ORM vs State Store

The classic implementation of the application persistence layer is ORM, all the advantages and disadvantages of which have long been known and have been described many times, for example, by Martin Fowler. In short, the main problem with using ORM is that objects in OOP describe the behavior of some entities, and the ORM tries to work with the data inside these entities. However, the ORM has no information about which part of the class fields is the state of the entity that needs to be saved. To add this information, you have to somehow mark these fields, or describe the specifics of saving and restoring in a separate place in the code. And of course, very often there is a situation of incorrect use of ORM due to a misunderstanding of their specifics and the universal nature of it implementation.

But what could be the alternative to ORM? We can look at the problem from a different angle: if trying to combine an arbitrary object model and a relational representation of data from this model in the database obviously leads to difficulties, we can limit the scope of this tool. However, often such an attempt to simplify the model leads to the fact that all behavior is thrown out of the objects that implement the entities of the domain and only the data structure remains, which leads to the use of an anemic domain model, which is definitely an antipattern.

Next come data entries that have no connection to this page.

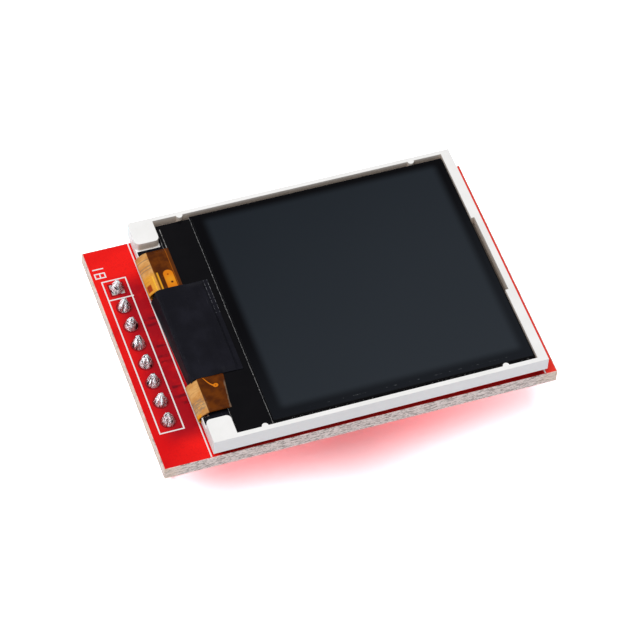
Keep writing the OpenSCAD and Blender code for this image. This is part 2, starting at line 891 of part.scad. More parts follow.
module transistor_body() {
    translate([part_x1, -group_offset, 0]) package_body();
}

module transistor_leads() {
    translate([part_x1, -group_offset, 0]) package_leads();
}

// Chip part of height h: a body between two slightly thicker end caps
module chip_part(h) {
    cap_extra = 0.02;
    translate([0, 0, z_board - h / 2]) {
        cube([chip_part_l - cap_l, chip_part_w - 2 * cap_extra, h - 2 * cap_extra], center = true);
        for (s = [-1, 1])
            translate([s * (chip_part_l - cap_l) / 2, 0, 0])
                cube([cap_l, chip_part_w, h], center = true);
    }
}

module resistor(i) {
    color("#202024") at_resistor(i) chip_part(resistor_h);
}

module capacitor(i) {
    color("#b08a5a") at_capacitor(i) chip_part(capacitor_h);
}

circuit_board();
solder_mask_top();
solder_mask_bottom();
copper_top();
copper_bottom();
silkscreen_top();
silkscreen_bottom();
header_housing();
for (i = [1:pin_count]) header_pin(i);
for (i = [1:pin_count]) solder_joint(i);
foam_tape();
display_frame();
reflector_sheet();
light_guide();
diffuser_film();
lower_prism_film();
upper_prism_film();
led_strip();
for (i = [1:led_count]) backlight_led(i);
rim_tape();
rear_polariser();
transistor_glass();
filter_glass();
front_polariser();
driver_chip();
flexible_circuit();
flex_solder();
cover_tape();
regulator_body();
regulator_leads();
transistor_body();
transistor_leads();
for (i = [1:3]) resistor(i);
for (i = [1:3]) capacitor(i);
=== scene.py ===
# Looks of a small colour display module: materials, fine pieces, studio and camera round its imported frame.
import math

import bmesh
import bpy
import numpy as np
from mathutils import Matrix, Vector


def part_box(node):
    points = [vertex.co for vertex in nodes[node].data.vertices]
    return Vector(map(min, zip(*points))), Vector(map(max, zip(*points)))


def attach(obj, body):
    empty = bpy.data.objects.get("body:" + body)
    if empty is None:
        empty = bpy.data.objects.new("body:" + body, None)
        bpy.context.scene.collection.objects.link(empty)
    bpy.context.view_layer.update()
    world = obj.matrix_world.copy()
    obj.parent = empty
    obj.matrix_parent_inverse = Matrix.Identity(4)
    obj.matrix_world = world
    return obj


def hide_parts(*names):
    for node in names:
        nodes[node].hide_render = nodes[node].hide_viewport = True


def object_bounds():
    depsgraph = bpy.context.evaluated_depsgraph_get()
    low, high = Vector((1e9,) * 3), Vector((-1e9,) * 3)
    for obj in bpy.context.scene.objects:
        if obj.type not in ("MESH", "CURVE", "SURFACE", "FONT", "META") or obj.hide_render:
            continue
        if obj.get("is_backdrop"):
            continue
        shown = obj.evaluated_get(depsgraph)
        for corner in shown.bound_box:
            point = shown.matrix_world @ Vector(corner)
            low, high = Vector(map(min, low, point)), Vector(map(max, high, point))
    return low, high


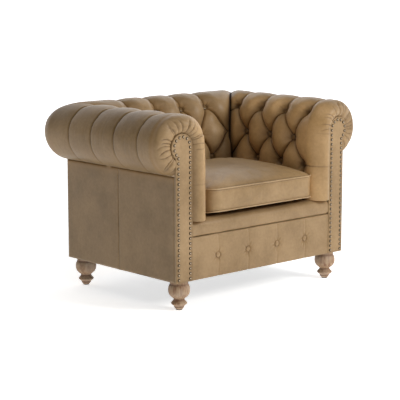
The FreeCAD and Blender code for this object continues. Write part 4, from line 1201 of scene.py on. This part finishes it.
co = co.reshape(-1, 3)
to_edge = np.minimum(np.minimum(co[:, 0] - cushion_x[0], cushion_x[1] - co[:, 0]),
                     np.minimum(co[:, 1] - cushion_y[0], cushion_y[1] - co[:, 1]))
crease_dice = random.Random(31)
for _ in range(34):
    at = np.array([crease_dice.uniform(-0.24, 0.27), crease_dice.uniform(-0.35, 0.09)])
    heading = crease_dice.uniform(0.0, math.pi)
    long = crease_dice.uniform(0.02, 0.06)
    wide = crease_dice.uniform(0.005, 0.012)
    run = (co[:, 0] - at[0]) * math.cos(heading) + (co[:, 1] - at[1]) * math.sin(heading)
    off = -(co[:, 0] - at[0]) * math.sin(heading) + (co[:, 1] - at[1]) * math.cos(heading)
    dent = crease_dice.uniform(0.0003, 0.0010) * np.exp(-(run / long) ** 2 - (off / wide) ** 2)
    co[:, 2] -= dent * (co[:, 2] > cushion_edge + 0.004)
slit = np.clip((0.0125 - np.abs(co[:, 2] - 0.3895)) / 0.004, 0.0, 1.0) * (co[:, 1] > 0.085)
slit *= np.clip((0.238 - np.abs(co[:, 0] - 0.013)) / 0.004, 0.0, 1.0)
co[:, 1] = co[:, 1] * (1.0 - slit) + np.minimum(co[:, 1], 0.0946) * slit
lying = np.column_stack([co[:, :2], turned_up(co[:, 1], co[:, 2])])
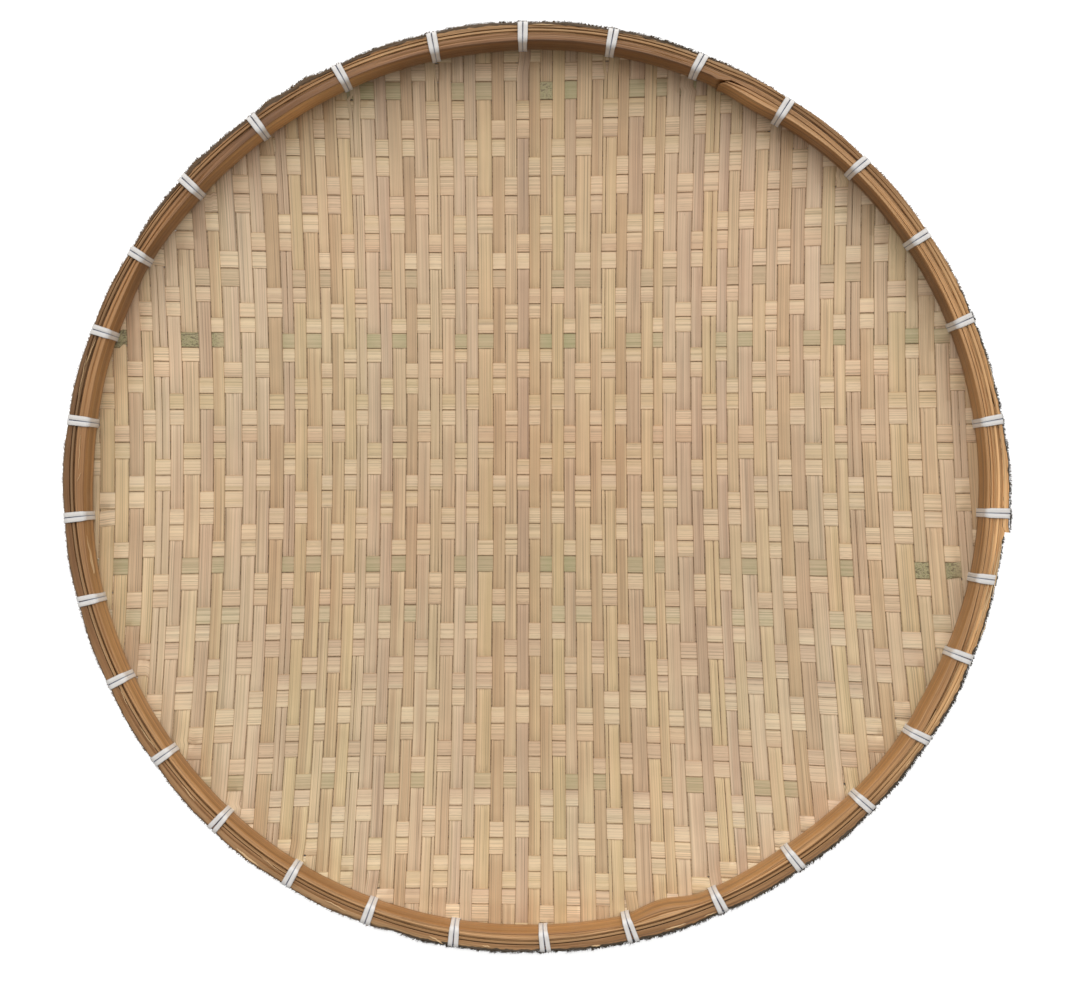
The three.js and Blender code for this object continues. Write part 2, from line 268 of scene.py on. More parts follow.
# Uneven waves: height, longest and shortest sine, and how many sines where they aren't seven
face_waves = (0.22, 60, 5)
ragged_waves = (0.32, 5, 0.4)
fibre_waves = (0.24, 50, 4)
split_waves = (1, 150, 32, 5)
wear_waves = (1, 7, 0.5)
filler_waves = (0.15, 50, 5)
strip_waves = (0.14, 190, 60, 4)
skin_waves = (0.35, 160, 30, 5)
splinter_waves = (0.25, 1.1, 0.3, 4)
fuzz_waves = (0.6, 5, 0.5)

# The outer skin by angle: how dark it is, and how far it reaches over the top. Its darkness is partly dark
# bark and partly painted shadow of the rim, most along the bottom and the right
skin_darkness_and_painted_shadow = [
    (22, 0.9), (30, 0.25), (58, 0.25), (70, 0.9), (112, 0.75), (145, 0.6), (156, 0.3), (246, 0.45),
    (257, 1.0), (382, 0.95),
]
skin_width = [
    (22, 1.4), (30, 0.3), (58, 0.3), (70, 2.2), (100, 1.9), (117, 3.0), (140, 2.6), (160, 1.4),
    (185, 0.9), (240, 0.9), (257, 1.9), (320, 1.7), (340, 1.3), (353, 0.8), (382, 1.0),
]
covered_skin_share = 0.1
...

As I see, the most appropriate solution to these problems as a logical, although not so obvious, explicit separation of the state of domain entities from their behavior and helper fields, which can be done as separate state objects aggregated in entities. When the state of an entity is explicitly defined in this way, saving it (more precisely, saving the entire state tree of the aggregation root and nested entities) is a simple technical task and can be implemented as a separate universal library (or package) with the ability to change the type of storage, be it a SQL database or NoSQL storage or something completely different.

Thus, the implementation of the persistence layer can be some StateStore class which can be a thin wrapper over some kind of ORM, explicitly separating the domain entities state from the business logic.